Task goal: From the entries that follow, reproduce exactly and only the lines from the line with "bpy.context.collection.objects.link(bag)" to the line with "zip(*points))), Vector(map(max, zip(*points)))", endpoints included.

** Begin Task material **

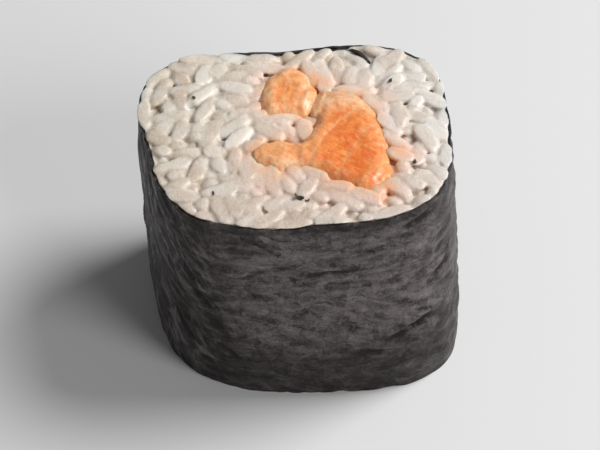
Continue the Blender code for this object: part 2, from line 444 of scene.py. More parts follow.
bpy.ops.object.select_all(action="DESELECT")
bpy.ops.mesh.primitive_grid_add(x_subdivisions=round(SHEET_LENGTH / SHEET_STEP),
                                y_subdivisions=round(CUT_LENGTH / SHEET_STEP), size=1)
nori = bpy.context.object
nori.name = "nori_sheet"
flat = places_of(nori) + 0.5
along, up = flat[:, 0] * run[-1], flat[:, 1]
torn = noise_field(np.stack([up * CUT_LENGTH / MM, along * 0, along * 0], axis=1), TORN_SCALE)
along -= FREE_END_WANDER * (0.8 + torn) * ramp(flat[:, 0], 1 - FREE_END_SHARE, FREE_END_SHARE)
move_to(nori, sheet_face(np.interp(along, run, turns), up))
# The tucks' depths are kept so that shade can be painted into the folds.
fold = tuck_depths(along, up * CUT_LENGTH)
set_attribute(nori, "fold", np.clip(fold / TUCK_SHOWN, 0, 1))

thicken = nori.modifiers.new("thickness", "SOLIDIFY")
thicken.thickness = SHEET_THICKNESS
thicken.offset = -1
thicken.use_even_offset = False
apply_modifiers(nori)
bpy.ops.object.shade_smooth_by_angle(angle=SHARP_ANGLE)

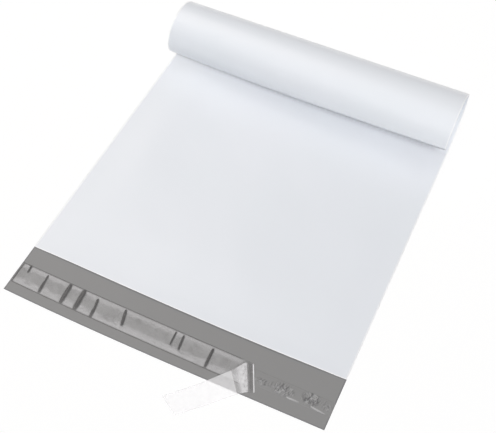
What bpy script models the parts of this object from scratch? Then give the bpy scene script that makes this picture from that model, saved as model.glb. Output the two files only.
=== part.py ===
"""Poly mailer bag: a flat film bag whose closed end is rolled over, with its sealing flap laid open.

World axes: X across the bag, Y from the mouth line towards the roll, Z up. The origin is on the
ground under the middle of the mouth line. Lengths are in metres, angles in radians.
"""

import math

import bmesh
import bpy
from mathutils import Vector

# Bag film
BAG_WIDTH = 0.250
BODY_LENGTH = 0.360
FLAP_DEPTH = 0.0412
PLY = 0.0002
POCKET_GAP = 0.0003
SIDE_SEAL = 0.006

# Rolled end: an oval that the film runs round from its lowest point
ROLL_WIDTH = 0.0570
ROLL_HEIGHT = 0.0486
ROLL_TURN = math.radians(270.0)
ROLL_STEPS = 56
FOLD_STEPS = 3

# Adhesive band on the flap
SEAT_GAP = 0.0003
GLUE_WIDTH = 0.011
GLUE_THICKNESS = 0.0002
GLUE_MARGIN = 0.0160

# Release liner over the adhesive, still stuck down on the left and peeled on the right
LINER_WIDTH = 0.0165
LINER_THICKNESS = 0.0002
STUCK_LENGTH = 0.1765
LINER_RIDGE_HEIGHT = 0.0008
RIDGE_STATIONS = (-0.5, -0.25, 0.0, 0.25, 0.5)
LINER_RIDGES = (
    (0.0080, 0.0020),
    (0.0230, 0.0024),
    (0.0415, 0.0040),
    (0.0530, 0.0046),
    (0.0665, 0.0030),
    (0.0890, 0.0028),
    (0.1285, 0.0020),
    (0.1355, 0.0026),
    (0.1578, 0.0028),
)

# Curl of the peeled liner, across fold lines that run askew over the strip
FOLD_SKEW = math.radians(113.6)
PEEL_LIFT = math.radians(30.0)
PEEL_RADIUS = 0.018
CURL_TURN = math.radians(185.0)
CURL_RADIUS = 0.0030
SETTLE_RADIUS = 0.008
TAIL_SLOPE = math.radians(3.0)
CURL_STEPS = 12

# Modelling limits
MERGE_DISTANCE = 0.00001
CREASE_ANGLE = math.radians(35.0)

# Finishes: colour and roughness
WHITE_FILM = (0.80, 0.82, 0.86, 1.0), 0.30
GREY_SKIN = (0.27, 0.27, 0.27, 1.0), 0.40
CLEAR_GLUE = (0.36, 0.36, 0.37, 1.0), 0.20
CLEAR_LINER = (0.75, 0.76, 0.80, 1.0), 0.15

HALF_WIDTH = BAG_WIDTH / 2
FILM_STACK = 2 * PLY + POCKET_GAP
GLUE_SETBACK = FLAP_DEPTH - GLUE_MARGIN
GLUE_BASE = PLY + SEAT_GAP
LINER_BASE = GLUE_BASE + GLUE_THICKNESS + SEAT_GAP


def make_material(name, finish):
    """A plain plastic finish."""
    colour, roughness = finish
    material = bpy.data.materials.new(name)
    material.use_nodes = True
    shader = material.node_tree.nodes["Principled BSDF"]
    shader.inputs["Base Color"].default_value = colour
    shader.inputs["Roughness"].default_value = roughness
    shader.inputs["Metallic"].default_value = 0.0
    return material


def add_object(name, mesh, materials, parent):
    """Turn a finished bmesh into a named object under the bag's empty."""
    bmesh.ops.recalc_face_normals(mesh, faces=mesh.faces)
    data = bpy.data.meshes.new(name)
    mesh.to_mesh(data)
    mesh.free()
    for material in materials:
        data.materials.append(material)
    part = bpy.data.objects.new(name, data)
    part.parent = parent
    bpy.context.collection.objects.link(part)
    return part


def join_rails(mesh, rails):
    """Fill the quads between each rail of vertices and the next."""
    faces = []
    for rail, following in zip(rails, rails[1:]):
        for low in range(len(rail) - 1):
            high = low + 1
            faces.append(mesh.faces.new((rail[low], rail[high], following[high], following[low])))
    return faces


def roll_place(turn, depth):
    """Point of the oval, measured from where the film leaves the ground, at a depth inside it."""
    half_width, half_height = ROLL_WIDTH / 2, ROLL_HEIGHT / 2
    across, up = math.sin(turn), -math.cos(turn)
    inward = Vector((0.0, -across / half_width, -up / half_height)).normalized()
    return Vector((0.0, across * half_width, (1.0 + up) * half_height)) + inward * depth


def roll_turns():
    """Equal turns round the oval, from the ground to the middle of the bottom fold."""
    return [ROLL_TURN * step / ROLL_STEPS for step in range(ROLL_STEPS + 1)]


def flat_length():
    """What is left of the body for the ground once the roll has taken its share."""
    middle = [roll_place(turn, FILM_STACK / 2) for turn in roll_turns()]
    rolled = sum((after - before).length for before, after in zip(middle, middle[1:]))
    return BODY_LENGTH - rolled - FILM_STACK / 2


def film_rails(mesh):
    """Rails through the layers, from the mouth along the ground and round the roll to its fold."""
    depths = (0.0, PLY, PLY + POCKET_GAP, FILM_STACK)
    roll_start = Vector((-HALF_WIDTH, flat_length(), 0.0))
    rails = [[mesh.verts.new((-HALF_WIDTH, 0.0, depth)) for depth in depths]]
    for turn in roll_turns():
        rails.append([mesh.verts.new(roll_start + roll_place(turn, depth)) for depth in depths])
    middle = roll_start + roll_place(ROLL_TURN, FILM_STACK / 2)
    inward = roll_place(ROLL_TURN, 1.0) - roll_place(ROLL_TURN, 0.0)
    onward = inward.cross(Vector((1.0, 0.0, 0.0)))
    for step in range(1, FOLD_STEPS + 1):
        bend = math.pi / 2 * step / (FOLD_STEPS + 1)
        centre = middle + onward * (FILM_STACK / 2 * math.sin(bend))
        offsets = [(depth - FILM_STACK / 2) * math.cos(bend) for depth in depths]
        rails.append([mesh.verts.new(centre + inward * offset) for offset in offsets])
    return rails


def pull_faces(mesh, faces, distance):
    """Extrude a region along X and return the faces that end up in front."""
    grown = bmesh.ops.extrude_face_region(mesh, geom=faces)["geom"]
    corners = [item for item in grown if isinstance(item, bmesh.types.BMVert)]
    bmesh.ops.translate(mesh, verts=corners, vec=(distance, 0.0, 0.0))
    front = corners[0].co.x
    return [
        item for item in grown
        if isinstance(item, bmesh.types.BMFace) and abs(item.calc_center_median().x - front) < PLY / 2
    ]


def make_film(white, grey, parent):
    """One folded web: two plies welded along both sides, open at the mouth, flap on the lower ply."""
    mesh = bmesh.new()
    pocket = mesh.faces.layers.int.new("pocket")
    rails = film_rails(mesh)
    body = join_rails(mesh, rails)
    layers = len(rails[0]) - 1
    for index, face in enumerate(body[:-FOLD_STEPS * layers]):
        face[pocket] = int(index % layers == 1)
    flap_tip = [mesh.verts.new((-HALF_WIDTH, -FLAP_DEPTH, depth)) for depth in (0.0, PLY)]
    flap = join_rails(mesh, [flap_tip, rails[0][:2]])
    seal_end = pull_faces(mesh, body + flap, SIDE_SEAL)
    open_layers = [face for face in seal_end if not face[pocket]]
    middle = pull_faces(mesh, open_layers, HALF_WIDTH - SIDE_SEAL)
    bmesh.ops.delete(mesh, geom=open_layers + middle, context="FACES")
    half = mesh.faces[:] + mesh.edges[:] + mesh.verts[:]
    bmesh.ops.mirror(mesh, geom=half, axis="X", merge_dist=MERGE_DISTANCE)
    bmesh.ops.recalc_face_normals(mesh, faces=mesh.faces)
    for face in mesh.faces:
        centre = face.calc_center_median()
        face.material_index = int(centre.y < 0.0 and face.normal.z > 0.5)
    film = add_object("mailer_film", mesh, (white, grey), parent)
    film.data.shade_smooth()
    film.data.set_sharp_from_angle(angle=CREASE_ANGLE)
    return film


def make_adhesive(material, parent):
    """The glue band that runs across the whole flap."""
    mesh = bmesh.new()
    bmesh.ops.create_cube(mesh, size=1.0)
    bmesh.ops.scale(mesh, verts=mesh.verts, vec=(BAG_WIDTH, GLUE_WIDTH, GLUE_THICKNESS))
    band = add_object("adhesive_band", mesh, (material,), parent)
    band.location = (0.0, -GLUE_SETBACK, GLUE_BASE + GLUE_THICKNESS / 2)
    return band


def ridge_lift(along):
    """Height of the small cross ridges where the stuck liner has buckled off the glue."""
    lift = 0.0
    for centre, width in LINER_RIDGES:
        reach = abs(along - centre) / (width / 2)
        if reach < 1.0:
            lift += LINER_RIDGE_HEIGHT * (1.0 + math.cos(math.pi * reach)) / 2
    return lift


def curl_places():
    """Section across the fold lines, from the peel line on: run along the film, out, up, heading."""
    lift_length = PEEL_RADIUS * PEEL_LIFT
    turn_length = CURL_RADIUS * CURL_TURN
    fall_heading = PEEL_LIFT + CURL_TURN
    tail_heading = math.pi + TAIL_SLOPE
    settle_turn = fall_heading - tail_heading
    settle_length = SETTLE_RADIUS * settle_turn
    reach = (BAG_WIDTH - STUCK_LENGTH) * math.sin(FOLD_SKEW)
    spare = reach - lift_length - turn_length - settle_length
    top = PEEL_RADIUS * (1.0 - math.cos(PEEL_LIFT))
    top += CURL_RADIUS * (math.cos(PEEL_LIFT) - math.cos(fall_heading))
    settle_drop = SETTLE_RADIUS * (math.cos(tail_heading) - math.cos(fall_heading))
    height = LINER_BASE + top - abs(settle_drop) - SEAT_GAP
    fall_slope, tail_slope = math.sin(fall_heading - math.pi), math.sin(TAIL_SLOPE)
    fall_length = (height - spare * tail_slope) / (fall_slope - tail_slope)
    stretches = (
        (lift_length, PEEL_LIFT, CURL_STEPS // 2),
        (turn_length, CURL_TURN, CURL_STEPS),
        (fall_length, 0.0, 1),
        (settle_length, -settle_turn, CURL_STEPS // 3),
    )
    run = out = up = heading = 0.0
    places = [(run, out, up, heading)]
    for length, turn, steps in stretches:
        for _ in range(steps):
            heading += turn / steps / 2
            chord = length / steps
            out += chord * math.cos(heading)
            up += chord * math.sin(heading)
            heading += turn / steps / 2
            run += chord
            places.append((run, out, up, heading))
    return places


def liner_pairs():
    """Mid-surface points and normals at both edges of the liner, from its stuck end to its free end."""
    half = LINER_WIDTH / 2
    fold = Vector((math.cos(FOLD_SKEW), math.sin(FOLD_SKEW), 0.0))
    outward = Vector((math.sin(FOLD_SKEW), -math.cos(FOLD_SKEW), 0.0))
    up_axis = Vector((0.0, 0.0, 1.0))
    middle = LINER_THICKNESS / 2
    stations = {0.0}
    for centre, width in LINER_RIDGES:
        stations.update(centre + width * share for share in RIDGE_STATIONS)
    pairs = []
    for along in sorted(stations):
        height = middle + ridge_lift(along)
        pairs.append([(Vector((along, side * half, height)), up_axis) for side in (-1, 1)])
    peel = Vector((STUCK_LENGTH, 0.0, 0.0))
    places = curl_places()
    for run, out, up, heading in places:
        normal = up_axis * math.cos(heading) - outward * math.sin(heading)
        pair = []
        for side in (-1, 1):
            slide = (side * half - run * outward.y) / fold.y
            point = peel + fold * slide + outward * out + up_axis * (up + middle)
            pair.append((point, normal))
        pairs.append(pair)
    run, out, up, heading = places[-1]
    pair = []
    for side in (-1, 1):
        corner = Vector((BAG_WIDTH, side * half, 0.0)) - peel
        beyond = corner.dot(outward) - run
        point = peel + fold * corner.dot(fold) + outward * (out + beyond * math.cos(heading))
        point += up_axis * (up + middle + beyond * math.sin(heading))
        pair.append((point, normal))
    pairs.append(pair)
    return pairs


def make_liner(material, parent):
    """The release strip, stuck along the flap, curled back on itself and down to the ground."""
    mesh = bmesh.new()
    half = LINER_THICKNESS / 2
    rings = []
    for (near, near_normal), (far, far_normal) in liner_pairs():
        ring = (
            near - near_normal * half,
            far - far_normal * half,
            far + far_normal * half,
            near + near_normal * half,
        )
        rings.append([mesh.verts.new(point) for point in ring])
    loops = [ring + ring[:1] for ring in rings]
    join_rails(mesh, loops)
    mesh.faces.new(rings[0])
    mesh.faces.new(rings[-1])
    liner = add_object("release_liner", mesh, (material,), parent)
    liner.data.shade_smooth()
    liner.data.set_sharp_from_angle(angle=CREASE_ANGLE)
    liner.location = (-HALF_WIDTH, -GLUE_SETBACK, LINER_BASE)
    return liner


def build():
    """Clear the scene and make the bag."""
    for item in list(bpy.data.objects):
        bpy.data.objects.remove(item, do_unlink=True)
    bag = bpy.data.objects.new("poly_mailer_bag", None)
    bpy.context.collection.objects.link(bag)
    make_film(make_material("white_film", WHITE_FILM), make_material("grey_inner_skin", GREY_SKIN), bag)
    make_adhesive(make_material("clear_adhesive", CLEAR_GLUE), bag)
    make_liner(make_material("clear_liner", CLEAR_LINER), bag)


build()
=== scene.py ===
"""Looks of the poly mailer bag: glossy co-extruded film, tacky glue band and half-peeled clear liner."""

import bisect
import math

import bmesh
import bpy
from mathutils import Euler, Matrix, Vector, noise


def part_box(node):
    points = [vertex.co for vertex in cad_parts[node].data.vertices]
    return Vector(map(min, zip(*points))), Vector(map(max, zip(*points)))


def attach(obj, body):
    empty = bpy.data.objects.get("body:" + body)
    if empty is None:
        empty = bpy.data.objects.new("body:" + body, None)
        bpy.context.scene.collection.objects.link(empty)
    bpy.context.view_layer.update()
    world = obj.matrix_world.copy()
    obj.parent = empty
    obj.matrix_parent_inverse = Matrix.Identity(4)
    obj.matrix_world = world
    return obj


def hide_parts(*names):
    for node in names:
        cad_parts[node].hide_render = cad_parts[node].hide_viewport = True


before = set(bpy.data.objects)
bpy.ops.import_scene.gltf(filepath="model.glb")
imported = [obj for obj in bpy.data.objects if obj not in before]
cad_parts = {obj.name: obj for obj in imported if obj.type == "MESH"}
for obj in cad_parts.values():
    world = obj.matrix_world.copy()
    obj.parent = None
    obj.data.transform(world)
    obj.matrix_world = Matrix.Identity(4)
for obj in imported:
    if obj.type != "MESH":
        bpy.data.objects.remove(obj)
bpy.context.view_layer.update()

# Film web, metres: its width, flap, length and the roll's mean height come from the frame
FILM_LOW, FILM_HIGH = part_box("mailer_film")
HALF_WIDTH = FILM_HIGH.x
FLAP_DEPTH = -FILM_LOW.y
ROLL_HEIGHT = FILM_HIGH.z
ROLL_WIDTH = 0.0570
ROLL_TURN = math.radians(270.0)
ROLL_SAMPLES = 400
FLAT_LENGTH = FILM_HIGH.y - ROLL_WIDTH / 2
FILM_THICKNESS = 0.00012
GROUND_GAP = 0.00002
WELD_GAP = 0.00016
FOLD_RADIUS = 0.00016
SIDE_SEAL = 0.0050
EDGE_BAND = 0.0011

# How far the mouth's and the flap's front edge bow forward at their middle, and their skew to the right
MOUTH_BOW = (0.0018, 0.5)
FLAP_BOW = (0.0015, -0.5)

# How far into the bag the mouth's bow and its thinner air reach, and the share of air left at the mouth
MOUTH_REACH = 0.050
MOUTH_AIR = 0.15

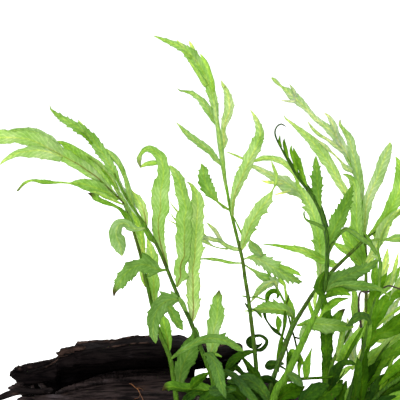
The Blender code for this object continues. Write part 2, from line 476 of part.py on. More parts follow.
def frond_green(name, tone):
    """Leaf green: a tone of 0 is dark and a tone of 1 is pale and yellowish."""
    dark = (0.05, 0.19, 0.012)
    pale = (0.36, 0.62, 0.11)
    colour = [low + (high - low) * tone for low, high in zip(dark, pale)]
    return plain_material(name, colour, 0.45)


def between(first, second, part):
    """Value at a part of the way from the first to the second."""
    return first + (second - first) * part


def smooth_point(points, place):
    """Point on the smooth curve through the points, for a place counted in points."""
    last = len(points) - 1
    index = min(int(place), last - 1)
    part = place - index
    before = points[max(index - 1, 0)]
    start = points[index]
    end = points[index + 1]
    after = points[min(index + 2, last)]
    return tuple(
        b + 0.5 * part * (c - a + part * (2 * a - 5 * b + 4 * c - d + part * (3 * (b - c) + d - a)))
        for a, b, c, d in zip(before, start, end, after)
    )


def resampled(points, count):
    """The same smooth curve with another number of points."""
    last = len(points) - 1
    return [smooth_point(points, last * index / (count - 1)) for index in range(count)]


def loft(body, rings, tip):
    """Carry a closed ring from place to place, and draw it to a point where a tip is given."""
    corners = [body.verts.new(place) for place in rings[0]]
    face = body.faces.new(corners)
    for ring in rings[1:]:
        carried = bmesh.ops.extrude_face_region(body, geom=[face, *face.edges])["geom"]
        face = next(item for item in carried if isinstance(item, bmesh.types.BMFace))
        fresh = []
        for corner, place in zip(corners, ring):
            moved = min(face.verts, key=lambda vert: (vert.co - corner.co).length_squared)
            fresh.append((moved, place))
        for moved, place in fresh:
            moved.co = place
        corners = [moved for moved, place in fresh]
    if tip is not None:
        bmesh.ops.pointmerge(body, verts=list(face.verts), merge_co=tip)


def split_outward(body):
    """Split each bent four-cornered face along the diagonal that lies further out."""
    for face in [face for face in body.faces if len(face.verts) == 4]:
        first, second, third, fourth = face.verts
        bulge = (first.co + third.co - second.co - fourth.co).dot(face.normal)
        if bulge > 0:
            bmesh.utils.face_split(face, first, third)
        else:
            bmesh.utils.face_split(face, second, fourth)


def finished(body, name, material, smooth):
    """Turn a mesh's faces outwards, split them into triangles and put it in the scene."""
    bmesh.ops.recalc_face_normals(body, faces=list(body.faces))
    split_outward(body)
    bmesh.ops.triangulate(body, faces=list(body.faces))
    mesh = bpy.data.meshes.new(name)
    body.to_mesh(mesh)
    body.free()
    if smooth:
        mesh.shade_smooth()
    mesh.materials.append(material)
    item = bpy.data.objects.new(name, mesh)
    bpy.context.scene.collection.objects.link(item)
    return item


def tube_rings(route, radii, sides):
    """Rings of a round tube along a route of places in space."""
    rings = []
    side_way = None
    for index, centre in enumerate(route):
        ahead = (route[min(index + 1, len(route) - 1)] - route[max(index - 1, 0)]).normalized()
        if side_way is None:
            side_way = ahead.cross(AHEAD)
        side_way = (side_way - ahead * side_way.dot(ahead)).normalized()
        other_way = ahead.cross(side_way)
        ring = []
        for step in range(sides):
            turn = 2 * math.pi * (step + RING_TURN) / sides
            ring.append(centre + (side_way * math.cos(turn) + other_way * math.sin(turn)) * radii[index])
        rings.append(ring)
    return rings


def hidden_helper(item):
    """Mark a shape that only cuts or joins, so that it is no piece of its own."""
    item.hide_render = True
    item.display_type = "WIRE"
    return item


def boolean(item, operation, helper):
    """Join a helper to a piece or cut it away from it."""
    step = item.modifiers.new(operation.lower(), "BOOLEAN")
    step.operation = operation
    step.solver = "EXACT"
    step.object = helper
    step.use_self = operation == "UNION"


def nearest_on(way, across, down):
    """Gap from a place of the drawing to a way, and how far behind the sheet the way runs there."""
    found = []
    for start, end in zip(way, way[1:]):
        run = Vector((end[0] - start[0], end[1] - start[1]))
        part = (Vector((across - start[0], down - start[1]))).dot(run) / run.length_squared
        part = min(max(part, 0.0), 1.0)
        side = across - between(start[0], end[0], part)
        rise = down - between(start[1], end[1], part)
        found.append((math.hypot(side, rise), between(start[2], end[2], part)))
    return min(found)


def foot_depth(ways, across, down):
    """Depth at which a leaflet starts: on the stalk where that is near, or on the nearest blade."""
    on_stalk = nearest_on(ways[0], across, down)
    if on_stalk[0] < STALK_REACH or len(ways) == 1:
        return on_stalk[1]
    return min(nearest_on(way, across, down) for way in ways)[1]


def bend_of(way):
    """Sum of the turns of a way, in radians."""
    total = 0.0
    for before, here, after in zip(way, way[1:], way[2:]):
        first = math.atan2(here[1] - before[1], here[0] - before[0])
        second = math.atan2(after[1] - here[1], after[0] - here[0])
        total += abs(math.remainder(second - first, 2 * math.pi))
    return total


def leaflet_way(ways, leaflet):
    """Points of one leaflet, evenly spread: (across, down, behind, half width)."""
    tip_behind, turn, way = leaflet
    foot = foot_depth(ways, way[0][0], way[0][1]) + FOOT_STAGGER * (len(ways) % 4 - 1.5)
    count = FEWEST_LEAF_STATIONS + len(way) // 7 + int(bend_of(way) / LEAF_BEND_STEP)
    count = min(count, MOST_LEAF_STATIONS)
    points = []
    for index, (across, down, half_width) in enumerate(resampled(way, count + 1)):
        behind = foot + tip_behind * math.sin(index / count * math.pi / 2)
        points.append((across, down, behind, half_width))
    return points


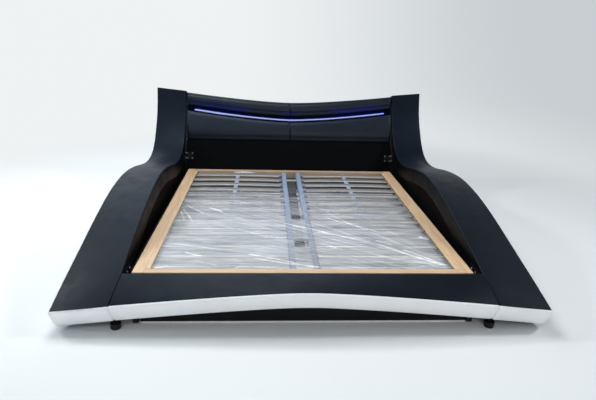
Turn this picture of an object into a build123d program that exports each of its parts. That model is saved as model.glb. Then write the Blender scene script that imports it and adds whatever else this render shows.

** End Task material **

Correct result:
    bpy.context.collection.objects.link(bag)
    make_film(make_material("white_film", WHITE_FILM), make_material("grey_inner_skin", GREY_SKIN), bag)
    make_adhesive(make_material("clear_adhesive", CLEAR_GLUE), bag)
    make_liner(make_material("clear_liner", CLEAR_LINER), bag)


build()
=== scene.py ===
"""Looks of the poly mailer bag: glossy co-extruded film, tacky glue band and half-peeled clear liner."""

import bisect
import math

import bmesh
import bpy
from mathutils import Euler, Matrix, Vector, noise


def part_box(node):
    points = [vertex.co for vertex in cad_parts[node].data.vertices]
    return Vector(map(min, zip(*points))), Vector(map(max, zip(*points)))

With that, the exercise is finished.